*Task directions:* What follows is a block of records; reproduce all of it verbatim.
[BEGIN Provided information]
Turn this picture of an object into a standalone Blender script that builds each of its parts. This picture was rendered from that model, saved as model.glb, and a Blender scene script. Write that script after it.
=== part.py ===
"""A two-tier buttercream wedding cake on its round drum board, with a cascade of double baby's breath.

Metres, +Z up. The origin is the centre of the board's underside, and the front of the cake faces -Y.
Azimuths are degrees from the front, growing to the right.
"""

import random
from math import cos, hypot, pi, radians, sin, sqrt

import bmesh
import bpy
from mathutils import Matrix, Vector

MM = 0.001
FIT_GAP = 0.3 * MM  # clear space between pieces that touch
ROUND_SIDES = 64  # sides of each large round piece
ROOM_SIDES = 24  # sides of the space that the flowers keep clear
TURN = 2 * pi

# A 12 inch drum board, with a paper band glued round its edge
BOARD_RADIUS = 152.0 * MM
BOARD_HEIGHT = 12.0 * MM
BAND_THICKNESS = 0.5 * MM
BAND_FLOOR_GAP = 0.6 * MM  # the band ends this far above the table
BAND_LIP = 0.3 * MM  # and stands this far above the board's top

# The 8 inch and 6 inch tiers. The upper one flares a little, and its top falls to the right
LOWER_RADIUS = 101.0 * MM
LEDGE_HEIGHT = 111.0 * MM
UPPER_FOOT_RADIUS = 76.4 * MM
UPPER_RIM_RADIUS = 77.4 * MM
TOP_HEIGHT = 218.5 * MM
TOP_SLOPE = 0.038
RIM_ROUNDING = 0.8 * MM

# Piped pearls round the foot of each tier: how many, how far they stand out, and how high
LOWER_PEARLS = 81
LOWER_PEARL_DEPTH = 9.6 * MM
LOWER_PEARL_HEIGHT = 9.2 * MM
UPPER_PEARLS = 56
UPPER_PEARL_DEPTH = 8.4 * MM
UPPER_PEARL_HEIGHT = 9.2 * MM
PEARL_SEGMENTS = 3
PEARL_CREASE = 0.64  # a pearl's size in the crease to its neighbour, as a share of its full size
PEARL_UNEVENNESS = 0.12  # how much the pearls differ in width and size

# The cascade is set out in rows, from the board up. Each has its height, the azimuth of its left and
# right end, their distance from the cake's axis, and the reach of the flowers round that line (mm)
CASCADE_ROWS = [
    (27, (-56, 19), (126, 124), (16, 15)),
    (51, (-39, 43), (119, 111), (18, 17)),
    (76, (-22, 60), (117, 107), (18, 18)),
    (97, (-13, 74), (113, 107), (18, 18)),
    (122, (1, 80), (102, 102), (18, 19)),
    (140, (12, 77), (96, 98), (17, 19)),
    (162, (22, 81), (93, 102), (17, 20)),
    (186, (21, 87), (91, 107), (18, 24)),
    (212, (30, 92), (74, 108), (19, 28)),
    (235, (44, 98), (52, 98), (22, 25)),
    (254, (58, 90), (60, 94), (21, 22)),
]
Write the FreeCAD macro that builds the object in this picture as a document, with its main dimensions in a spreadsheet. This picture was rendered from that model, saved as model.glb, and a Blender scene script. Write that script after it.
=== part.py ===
[END Provided information]
*Exercise response:*
Turn this picture of an object into a standalone Blender script that builds each of its parts. This picture was rendered from that model, saved as model.glb, and a Blender scene script. Write that script after it.
=== part.py ===
"""A two-tier buttercream wedding cake on its round drum board, with a cascade of double baby's breath.

Metres, +Z up. The origin is the centre of the board's underside, and the front of the cake faces -Y.
Azimuths are degrees from the front, growing to the right.
"""

import random
from math import cos, hypot, pi, radians, sin, sqrt

import bmesh
import bpy
from mathutils import Matrix, Vector

MM = 0.001
FIT_GAP = 0.3 * MM  # clear space between pieces that touch
ROUND_SIDES = 64  # sides of each large round piece
ROOM_SIDES = 24  # sides of the space that the flowers keep clear
TURN = 2 * pi

# A 12 inch drum board, with a paper band glued round its edge
BOARD_RADIUS = 152.0 * MM
BOARD_HEIGHT = 12.0 * MM
BAND_THICKNESS = 0.5 * MM
BAND_FLOOR_GAP = 0.6 * MM  # the band ends this far above the table
BAND_LIP = 0.3 * MM  # and stands this far above the board's top

# The 8 inch and 6 inch tiers. The upper one flares a little, and its top falls to the right
LOWER_RADIUS = 101.0 * MM
LEDGE_HEIGHT = 111.0 * MM
UPPER_FOOT_RADIUS = 76.4 * MM
UPPER_RIM_RADIUS = 77.4 * MM
TOP_HEIGHT = 218.5 * MM
TOP_SLOPE = 0.038
RIM_ROUNDING = 0.8 * MM

# Piped pearls round the foot of each tier: how many, how far they stand out, and how high
LOWER_PEARLS = 81
LOWER_PEARL_DEPTH = 9.6 * MM
LOWER_PEARL_HEIGHT = 9.2 * MM
UPPER_PEARLS = 56
UPPER_PEARL_DEPTH = 8.4 * MM
UPPER_PEARL_HEIGHT = 9.2 * MM
PEARL_SEGMENTS = 3
PEARL_CREASE = 0.64  # a pearl's size in the crease to its neighbour, as a share of its full size
PEARL_UNEVENNESS = 0.12  # how much the pearls differ in width and size

# The cascade is set out in rows, from the board up. Each has its height, the azimuth of its left and
# right end, their distance from the cake's axis, and the reach of the flowers round that line (mm)
CASCADE_ROWS = [
    (27, (-56, 19), (126, 124), (16, 15)),
    (51, (-39, 43), (119, 111), (18, 17)),
    (76, (-22, 60), (117, 107), (18, 18)),
    (97, (-13, 74), (113, 107), (18, 18)),
    (122, (1, 80), (102, 102), (18, 19)),
    (140, (12, 77), (96, 98), (17, 19)),
    (162, (22, 81), (93, 102), (17, 20)),
    (186, (21, 87), (91, 107), (18, 24)),
    (212, (30, 92), (74, 108), (19, 28)),
    (235, (44, 98), (52, 98), (22, 25)),
    (254, (58, 90), (60, 94), (21, 22)),
]
Write the FreeCAD macro that builds the object in this picture as a document, with its main dimensions in a spreadsheet. This picture was rendered from that model, saved as model.glb, and a Blender scene script. Write that script after it.
=== part.py ===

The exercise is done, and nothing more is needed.